# Exercise inputs
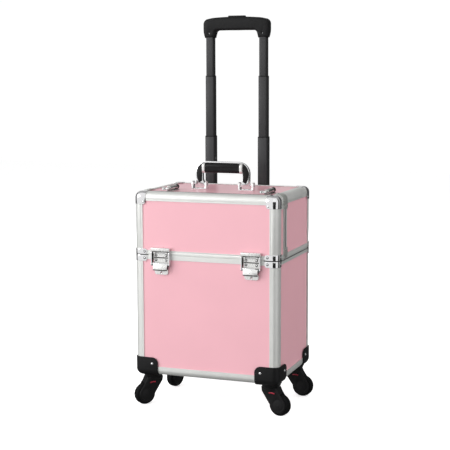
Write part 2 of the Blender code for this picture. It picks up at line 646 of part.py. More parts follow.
# ---- casters -----------------------------------------------------------------------------------
def corner_housing(x, y):
    """A plastic corner with a lobe on each face and, under it, the round column of the caster."""
    sign_x = 1 if x > 0 else -1
    sign_y = -1 if y < DEPTH / 2 else 1
    face_y = 0.0 if sign_y < 0 else DEPTH
    grow = GAP + HOUSING_WALL
    top = HOUSING_HEIGHT + 2 * FAR
    below = -3 * FAR
    shell = case_block(grow, -grow, top, ("+z",))
    shell = cut(shell, case_block(GAP, -GAP, top + FAR, ("+z",)))
    side_x = sorted((sign_x * (WIDTH / 2 - HOUSING_LOBE), sign_x * (WIDTH / 2 + 3 * FAR)))
    side_y = sorted((face_y - sign_y * HOUSING_LOBE, face_y + sign_y * 3 * FAR))
    front = rounded_rectangle((side_x[0], below), (side_x[1], HOUSING_HEIGHT), HOUSING_CORNER)
    flank = rounded_rectangle((side_y[0], below), (side_y[1], HOUSING_HEIGHT), HOUSING_CORNER)
    shell = keep(shell, prism(front, "y", -5 * FAR, DEPTH + 5 * FAR), prism(flank, "x", -WIDTH, WIDTH))
    low_radius, high_radius = COLUMN_RADII
    column = rod((x, y), "z", HOUSING_BASE, -GAP - 0.001, low_radius, 28, end_radius=high_radius)
    bore = rod((x, y), "z", HOUSING_BASE - FAR, -0.0022, STEM_RADIUS + 0.0004, 16)
    return cut(join(shell, column), bore)


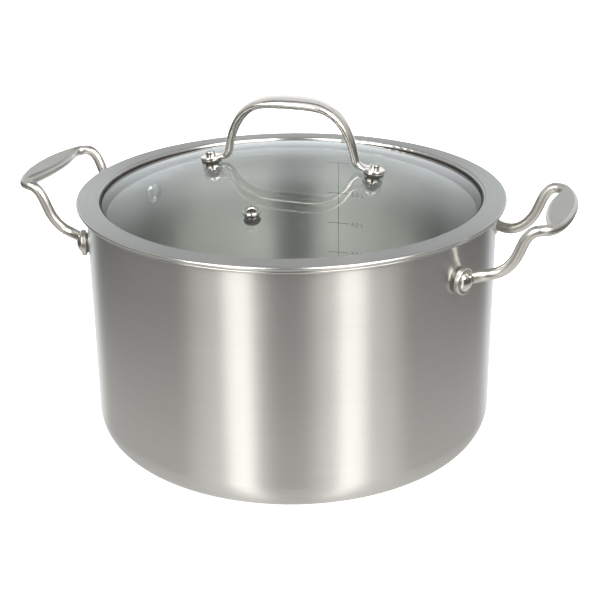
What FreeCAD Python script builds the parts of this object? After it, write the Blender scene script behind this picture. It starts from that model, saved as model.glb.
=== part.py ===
# A two-handled stainless stock pot with a vented glass lid, as separate pieces.
# Millimetres. +Z is up, the side handles lie along X, the steam vent faces -Y,
# and the origin is on the floor under the middle of the pot.
import FreeCAD
import Part
import math
import os
from FreeCAD import Vector

# ---- pot ----
POT_RADIUS = 121.5          # outside of the wall
WALL = 1.0                  # sheet thickness of the pot
BASE_HEIGHT = 5.0           # bonded base under the sheet
POT_CORNER = 18.0           # outside radius between wall and bottom
RIM_TOP = 152.6             # top of the turned-out rim
RIM_RADIUS = 125.8          # outer edge of the turned-out rim
RIM_BEND = 3.0              # inside radius of the bend into the rim

# ---- bonded base ----
CAP_RADIUS = 98.0
CAP_SHEET = 0.6
CAP_CORNER = 2.4

# ---- side handles ----
RIVET_ANGLE = 23.8          # each side of the handle's own axis
RIVET_HEIGHT = 128.6
FOOT_RADIUS = 7.8
FOOT_THICKNESS = 3.2
BOSS_HEIGHT = 1.0           # raised seat that holds the foot off the wall
BOSS_RADIUS = 5.6
ROD_RADIUS = 3.2
LEG_OFFSET = 39.0           # each leg to the handle's axis
GRIP_REACH = 159.2          # middle of the grip to the pot's axis
GRIP_HEIGHT = 157.3         # middle of the grip above the floor
GRIP_HALF_LENGTH = 34.0     # the bar is round beyond this
GRIP_HALF_WIDTH = 8.7
GRIP_HALF_DEPTH = 4.3
GRIP_FLAT = 2.9             # flattened top above the middle of the grip

# ---- rivets ----
SHANK_RADIUS = 2.5
HOLE_PLAY = 0.05            # shank to hole, on the radius
OUTER_HEAD_RADIUS = 5.3
OUTER_HEAD_HEIGHT = 2.6
INNER_HEAD_RADIUS = 6.2
INNER_HEAD_HEIGHT = 2.2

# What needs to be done
Pick out each line containing "parts" and report it.

# Reply
Write part 2 of the Blender code for this picture. It picks up at line 646 of part.py. More parts follow.
What FreeCAD Python script builds the parts of this object? After it, write the Blender scene script behind this picture. It starts from that model, saved as model.glb.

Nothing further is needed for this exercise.